To avoid such complications, investors must ensure their arbitration notice is comprehensive and adheres to the basic information requirements set by the BIT and relevant arbitration procedures. This step is crucial for a smooth dispute resolution process and prevents any unnecessary prolongation due to jurisdictional disputes.

In crafting the notice of arbitration, investors should not only affirm their acceptance of the Host State’s consent but also meticulously include all necessary details as stipulated in the BIT. This includes the nature of the dispute, the provisions of the BIT alleged to have been violated, and any other pertinent information required for the tribunal to assert jurisdiction. By doing so, investors can preemptively address any potential jurisdictional challenges from the Host State, thereby streamlining the arbitration process.

This strategy underscores the importance of thorough preparation and attention to detail in the early stages of the arbitration process.
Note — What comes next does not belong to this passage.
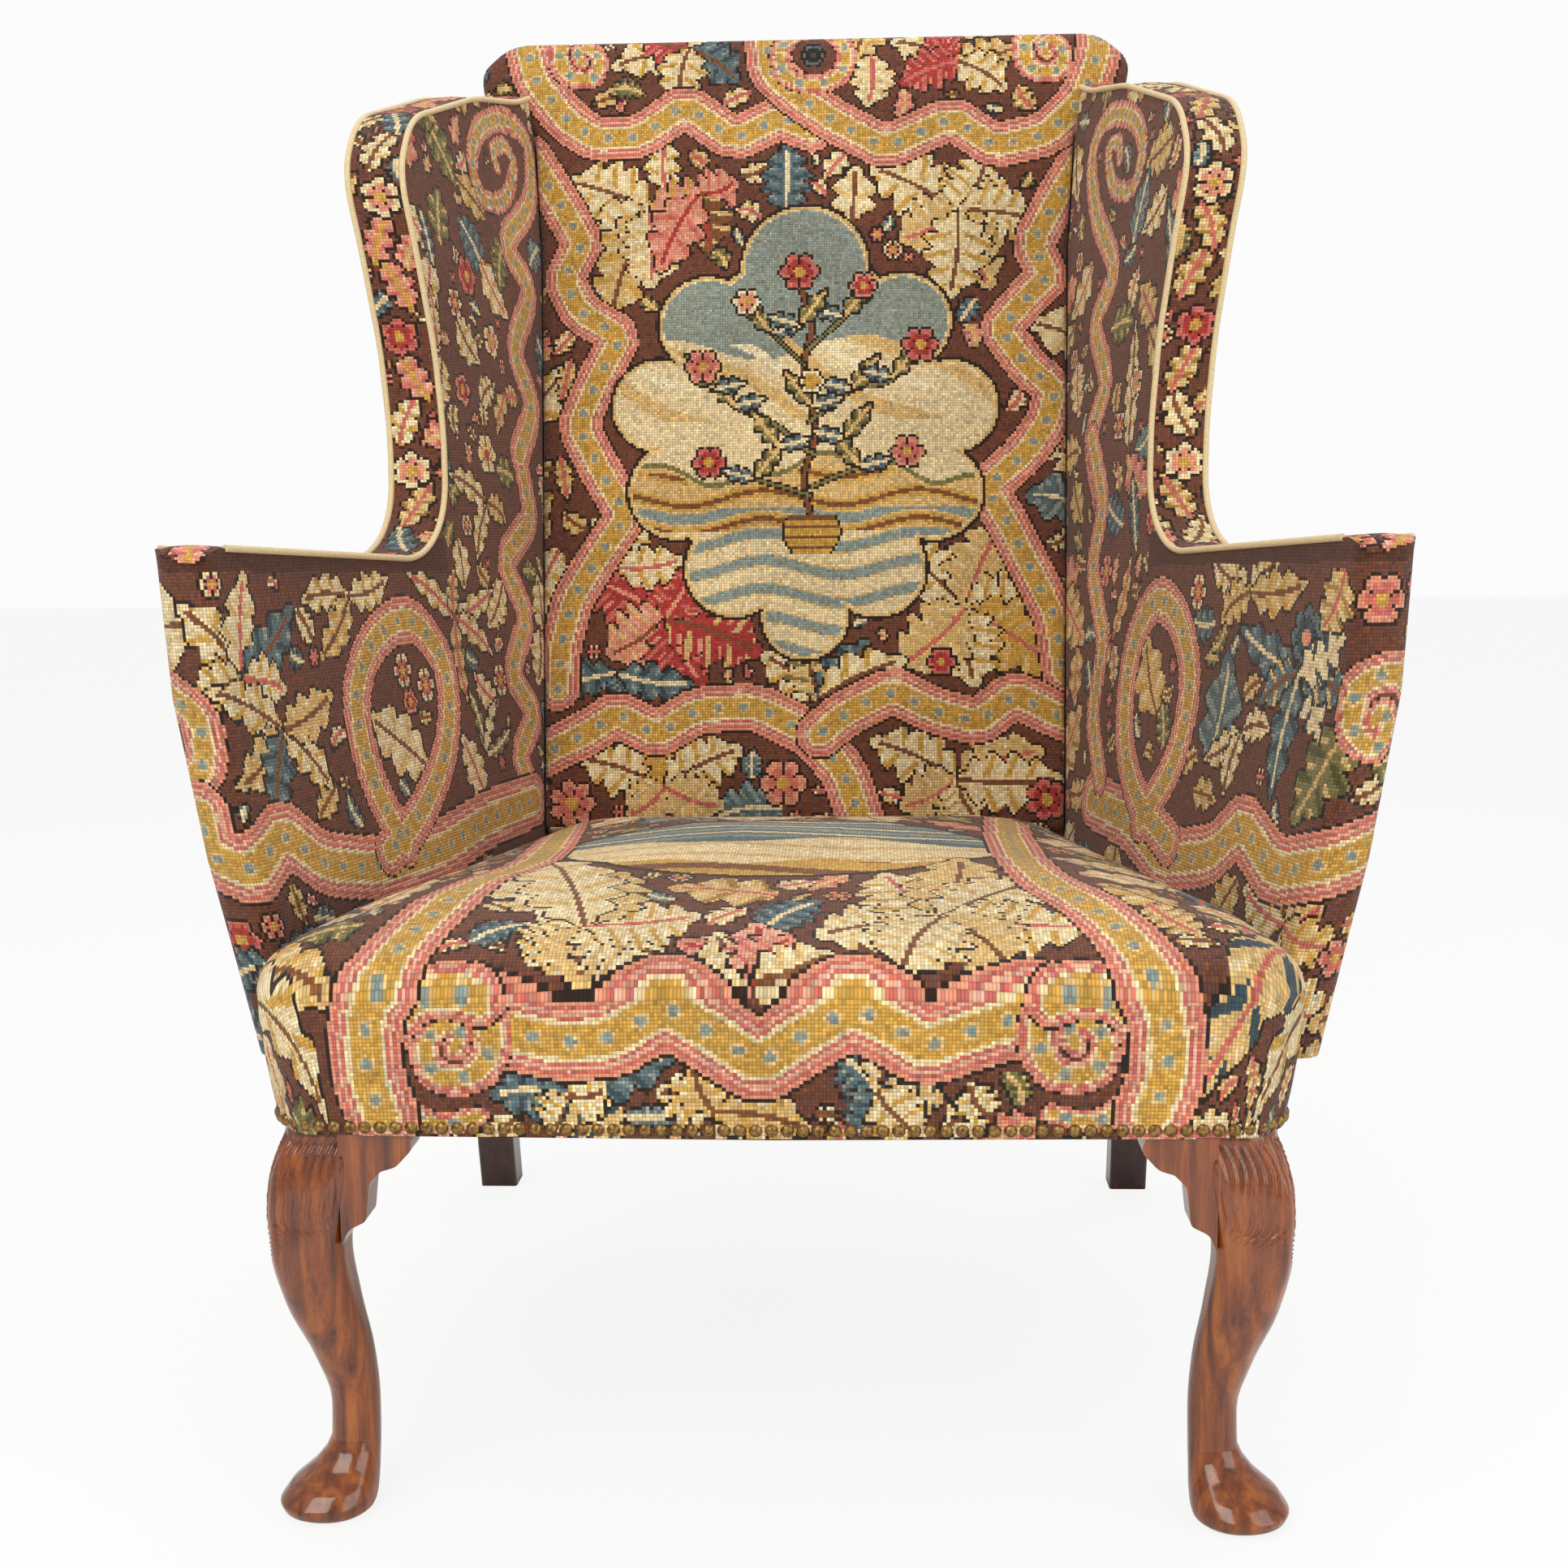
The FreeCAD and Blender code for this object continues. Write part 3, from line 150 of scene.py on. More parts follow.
def panel_frame(z):
    """Back corner, length and directions of the panel's plan at each height."""
    half = np.interp(z, panel_rows[:, 0], panel_rows[:, 1])
    corner = np.interp(z, panel_rows[:, 0], panel_rows[:, 2])
    opening = np.interp(z, panel_rows[:, 0], panel_rows[:, 3])
    rise = (z - arm_front_z[0]) / (arm_front_z[1] - arm_front_z[0])
    front = nose_line_y[0] + (nose_line_y[1] - nose_line_y[0]) * rise
    run = np.sqrt(1.0 + opening ** 2)
    length = (corner - front) * run - nose_radius
    ahead = np.stack([opening / run, -1.0 / run], -1)
    outward = np.stack([1.0 / run, opening / run], -1)
    return half, corner, length, ahead, outward


def panel_spot(q, z, side):
    """A point of the panel's skin: q millimetres behind the nose, negative round the nose."""
    half, corner, length, ahead, outward = panel_frame(z)
    joint = np.stack([half, corner], -1)
    share = np.clip((length - q) / length, 0, 1)
    crown = -panel_crown * 4 * share * (1 - share)
    inner = joint + ahead * (length - np.maximum(q, 0))[..., None] + outward * crown[..., None]
    inner_end = joint + ahead * length[..., None]
    turn_one = np.clip(-q / nose_radius, 0, math.pi / 2)
    flat = np.clip(-q - nose_quarter, 0, nose_flat)
    turn_two = np.clip((-q - nose_quarter - nose_flat) / nose_radius, 0, math.pi / 2)
    past = np.maximum(-q - 2 * nose_quarter - nose_flat, 0)
    forward = nose_radius * (np.sin(turn_one) - (1 - np.cos(turn_two))) - past
    sideways = nose_radius * (1 - np.cos(turn_one)) + flat + nose_radius * np.sin(turn_two)
    round_nose = inner_end + ahead * forward[..., None] + outward * sideways[..., None]
    plan = np.where((q > 0)[..., None], inner, round_nose)
    rear = q > length
    plan[rear] = joint[rear] + np.stack([0 * q[rear], (q - length)[rear]], -1)
    return np.stack([side * plan[..., 0], plan[..., 1], z], -1)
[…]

It also highlights the necessity of having expert legal counsel who can guide the investor in drafting a precise and effective arbitration notice, tailored to meet the specific requirements of the BIT and the nuances of the case at hand.

V. Conclusion

In today’s global economy, where international investment forms a critical component of economic growth, the ability to adeptly manage disputes is more than a skill—it’s a necessity. A proactive and informed approach to dispute resolution is not just advantageous; it’s imperative for investors looking to safeguard their interests in foreign territories.

To successfully navigate the complexities of Investment Arbitration, the backing of a team of seasoned lawyers, well-versed in international investment law, is indispensable. Their guidance can illuminate the nuances of the process, empowering investors to confront the challenges of this dispute resolution mechanism with confidence and a well-founded optimism for a favorable outcome.